3.2. Automatic Classification Experiments

Finally, we demonstrate the predictive power of the obtained cross-domain feature sets in automatic regression. In automatic regression, the parameters of a regression function on N-dimensional feature vectors are optimized to model the assignment of L “learning” vectors (e.g., feature vectors of emotional utterances) to the gold standard (e.g., the arousal observer rating). Then, the regression function is evaluated on a disjoint set of test vectors and the correlation of the function’s predictions and the test set gold standard is computed as a measure of how well the regression function generalizes to “unseen” test data. In the present study, it is of particular interest to consider cross-domain evaluation, i.e., training on data from one domain (e.g., enacted speech) and evaluating on another domain (e.g., sound). In this context, we also treat spontaneous and enacted speech as different domains, as such analysis is receiving increasing attention at the moment (Bone et al., 2012) also due to practical reasons: for instance, it is of interest to determine if training on “prototypical” data from a controlled experiment (such as the GEMEP database) can improve automatic emotion recognizers applied “in the wild,” e.g., to media analysis (such as given by the VAM database).

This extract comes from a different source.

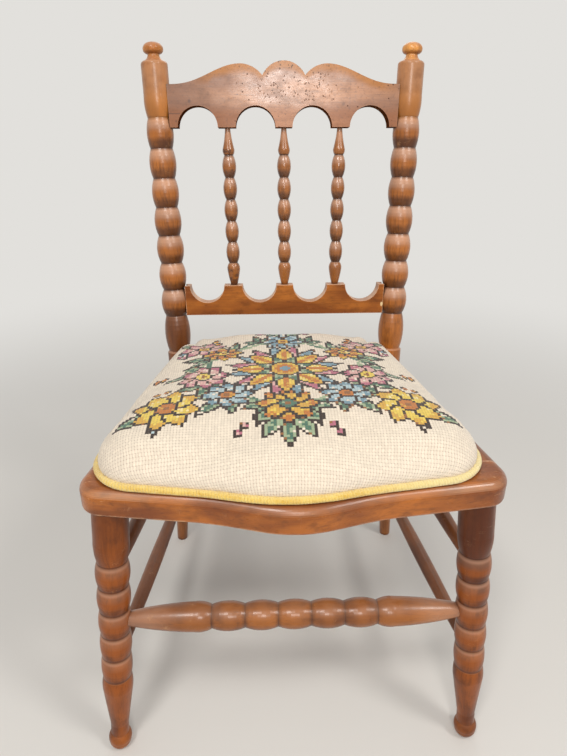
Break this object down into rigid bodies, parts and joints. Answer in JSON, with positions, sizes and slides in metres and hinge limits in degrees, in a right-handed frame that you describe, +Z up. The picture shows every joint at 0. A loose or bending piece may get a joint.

For reference, we also consider within-domain regression in a twofold cross-validation manner.

For each learning set, we determine a multivariate linear regression function by means of support vector regression (SVR) (Smola and Schölkopf, 2004), which defines a real valued mapping

f (x) = w^{T} x + b

(4)

of N-dimensional feature vectors x to a regression value f (x). w is the normal vector of the N-dimensional hyperplane describing the regression function, and b is a scalar offset. Specifically for SVR, the primary optimization goal is flatness of the regression function, which is defined as low norm of the weight vector w. This is related to the notion of sparsity and crucial to avoid over-fitting of the model parameters in the present case of high dimensional feature spaces. The trade-off between flatness of the weight vector and deviation of the regression values from the gold standard on the learning set is modeled as a free parameter C in the optimization (cf. Smola and Schölkopf, 2004 for details). In our experiments, C is set to 10⁻⁵ for within-domain regression and 10⁻⁵ for cross-domain regression. The optimization problem is solved by the frequently used Sequential Minimal Optimization algorithm (Platt, 1999). To foster reproducibility of our research, we use the open-source machine learning toolkit Weka (Hall et al., 2009). Unsupervised mean and variance normalization of each feature per database is applied since SVR is sensitive to feature scaling.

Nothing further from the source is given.